Polens Regierung verbuchte den EU-Kompromiss auch als Erfolg ihres
Widerstands gegen das Projekt. «Der heutige Durchbruch bei den
Verhandlungen zeigt, dass die Regierung von Ministerpräsident
(Mateusz) Morawiecki eine erfolgreiche Außenpolitik führt und wir
auch die Länder von unseren Gründen überzeugen können, die anfangs

auf der anderen Seite waren», sagte Regierungssprecherin Joanna
Kopcinska am Freitag nach Angaben der Agentur PAP.

Bevor die geplanten Änderungen an der EU-Richtlinie umgesetzt werden,
muss noch das EU-Parlament zustimmen. Ob es dort eine Mehrheit für
das Projekt geben wird, ist unklar, da viele Abgeordnete die Pipeline
eigentlich ganz stoppen wollen.

Die Kritiker von Nord Stream 2 argumentieren, dass die Leitung die
energiepolitische Abhängigkeit Europas von Russland verstärke und den
Interessen osteuropäischer EU-Staaten und Partnerländer wie der
Ukraine schade. Letzteres ist dadurch zu erklären, dass russisches
Gas bislang durch Osteuropa in Richtung Westen geleitet wird. Länder
wie die Ukraine und Polen verdienen daran über sogenannte
Durchleitungsgebühren viel Geld.

Länder wie Polen wollten die Richtlinie deswegen eigentlich so
ändern, dass die bereits im Bau befindliche Leitung von Russland nach
Deutschland über zusätzliche Auflagen gestoppt werden könnte. Mit
Nord Stream 2 sollen jährlich bis zu 55 Milliarden Kubikmeter Erdgas
aus Russland an Drittstaaten wie der Ukraine oder Polen vorbei durch
die Ostsee nach Deutschland transportiert werden können. Rund ein
Viertel der Pipeline ist nach Angaben des Investors OMV bereits
verlegt.

Aus Moskau und Washington gab es zunächst keine Reaktion. Die
USA zählen zu den schärfsten Gegnern von Nord Stream 2 und haben
sogar mit Sanktionen gegen die beteiligten Unternehmen gedroht. Das
Thema dürfte daher bei der Münchner Sicherheitskonferenz in der
nächsten Woche eine Rolle spielen, zu der unter anderen
US-Vizepräsident Mike Pence und der stellvertretende
US-Energieminister Dan Brouillette erwartet werden.

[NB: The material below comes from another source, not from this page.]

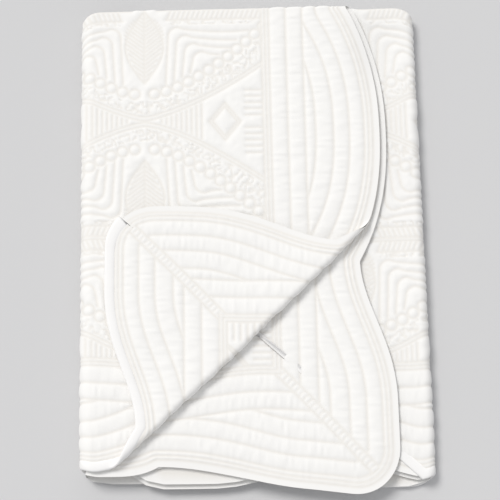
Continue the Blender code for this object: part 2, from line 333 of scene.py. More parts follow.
def draw_in(along, across, length, width):
    """Returns across places moved by the scallops of the two sides that they lie between."""
    return across + scallop(along, length) * (echo_share(across) - echo_share(width - across))


def round_corner(u, v):
    """Rounds the four corners of the cloth: squares around a corner's inner point get round corners."""
    side_u = np.where(u < CLOTH_WIDTH / 2, 1, -1)
    side_v = np.where(v < CLOTH_LENGTH / 2, 1, -1)
    from_u = BORDER_WIDTH - np.where(side_u > 0, u, CLOTH_WIDTH - u)
    from_v = BORDER_WIDTH - np.where(side_v > 0, v, CLOTH_LENGTH - v)
    size = np.maximum(np.maximum(from_u, from_v), 1e-9)
    radius = CORNER_RADIUS * size / BORDER_WIDTH
    straight = size - radius
    length = np.minimum(from_u, from_v) / size * (straight + radius * np.pi / 4)
    angle = np.maximum(length - straight, 0.0) / radius
    far = straight + radius * np.cos(angle)
    near = np.minimum(length, straight) + radius * np.sin(angle)
    shift_u = side_u * (from_u - np.where(from_u > from_v, far, near))
    shift_v = side_v * (from_v - np.where(from_u > from_v, near, far))
    corner = (from_u > 0) & (from_v > 0)
    return u + np.where(corner, shift_u, 0.0), v + np.where(corner, shift_v, 0.0)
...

Der französische Präsident Emmanuel Macron hat dagegen bereits in der
vergangenen Woche abgesagt. Sein gemeinsamer Auftritt mit Merkel
sollte eigentlich ein Höhepunkt der Konferenz werden. Die Kanzlerin
trat Spekulationen entgegen, dass die Absage mit aktuellen
Differenzen zu tun haben könnte. «Wir haben eine tägliche
Zusammenarbeit über alle wichtigen europäischen Dossiers», sagte sie.


Auch wenn Macron in München nicht dabei sei, werde es «viele
Zusammentreffen geben, an denen Sie sich überzeugen können, dass der
Geist des Aachener Vertrages lebt», sagte sie auf einer
Pressekonferenz in Berlin. In Aachen war vor zweieinhalb Wochen ein
deutsch-französischer Freundschaftsvertrag unterzeichnet worden, der
die Beziehungen zwischen beiden Ländern auf eine neue Grundlage
stellt. In Kreisen des französischen Präsidialamtes wurde die Absage
damit begründet, dass Macron unter anderem im Inland mit der
nationalen Reformdebatte sehr beschäftigt sei.